# Need a lightweight but powerful laptop with great battery backup and SSD required - Budget 40k-60k



## kasshav (Feb 13, 2014)

*1) What is your budget? (INR or USD)*
40k-60k

*2) What size & weight consideration (if any) would you prefer?
Netbook; 11" - 10” screen or less
Thin and Light; 12" - 14" screen
Mainstream; 15" - 16" screen
Desktop Replacement; 17"+ screen*

Thin and Light : Something between 1.5kg - 2kg Preferably 14" with 1366x768 resolution (Standard Resolution for Web Development work)

*3) What are the primary tasks will you be performing with this notebook? *
Web Development, Android Programming, Photoshop, Illustrator, HD movies and some descent games like Sniper Elite V2

*5) Any typical configuration in your mind you're eying for ?*
- i5 or i7 processors (3rd or 4th Gen) preferable.
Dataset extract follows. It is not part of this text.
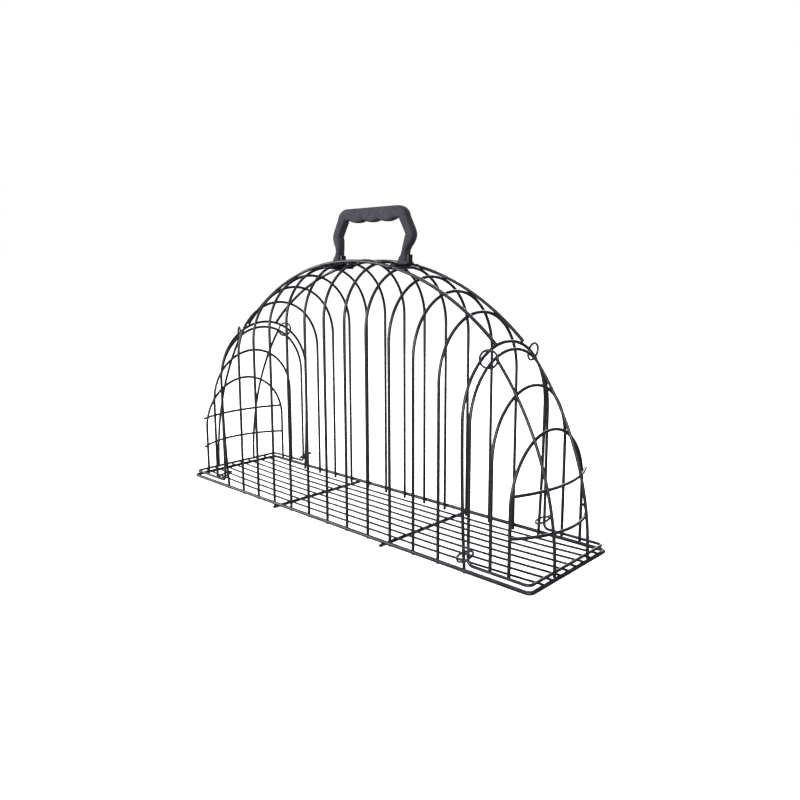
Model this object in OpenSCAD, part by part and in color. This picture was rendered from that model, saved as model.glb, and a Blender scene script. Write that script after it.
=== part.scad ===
// Domed wire carrying cage with a lift-up door at each end.
// Millimetres, +X along the cage, +Y across it, +Z up; the origin is under the middle, on the ground.
// Every wire is a true round rod, bent only along arcs.  Wires that cross are welded: they sink into
// each other by weld_sink.  The doors hang from wire rings and are held shut by rings on the hoop legs.

/* [Base] */
// Length of the base frame, between the centrelines of its end bars
base_l = 600; // [570:5:680]
// Width of the base frame, between the centrelines of its side rails
base_w = 150; // [140:1:170]
// Wire diameter of the base frame
base_wire_d = 4.5; // [4:0.25:6]
// Bend radius of the base frame's corners, at the centreline
base_corner_r = 6; // [4:0.5:14]
// Distance between the two cross wires that the cage stands on
cross_wire_gap = 200; // [160:5:260]
// Wire diameter of the cross wires
cross_wire_d = 4; // [3:0.25:5]
// Length of a cross wire past the centreline of each side rail
cross_wire_overhang = 4; // [3:0.5:8]
// Distance from each side rail in to the outermost floor wire
floor_side_gap = 20.75; // [14:0.25:28]
// Wire diameter of the floor wires
floor_wire_d = 2.5; // [1.9:0.1:3]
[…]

RAM around 8Gb, and SSD no less than 20GB (more is better)
- Anti-reflective screen would be a plus.
- Sound should be very good and clear.

*4) Are there any brands that you prefer or any you really don't like?*
a. Like: Lenovo, Asus, Toshiba
b. Dislike: Dell, Apple, Sony


*6) Anything else you would like to say?*
*Screen resolution ( 768p (HD) / 900p / 1080p (Full HD) )
Battery back up ( normal (3-4hrs) / extended (5-7hrs) )
Purchase place ( Online (eg - flipkart, infibeam) / Local / Abroad (do mention the country) )*

At least 6 hours actual battery backup.
Can purchase from Delhi or Online
HDMI port also required
At least 3 USB (with at least a USB3.0) ports needed.


----------



## seamon (Feb 13, 2014)

*Re: Need a lightweight but powerful laptop with great battery backup and SSD required - Budget 40k-6*

Try the Dell inspiron 15(60k) or 15R(66k) 3537.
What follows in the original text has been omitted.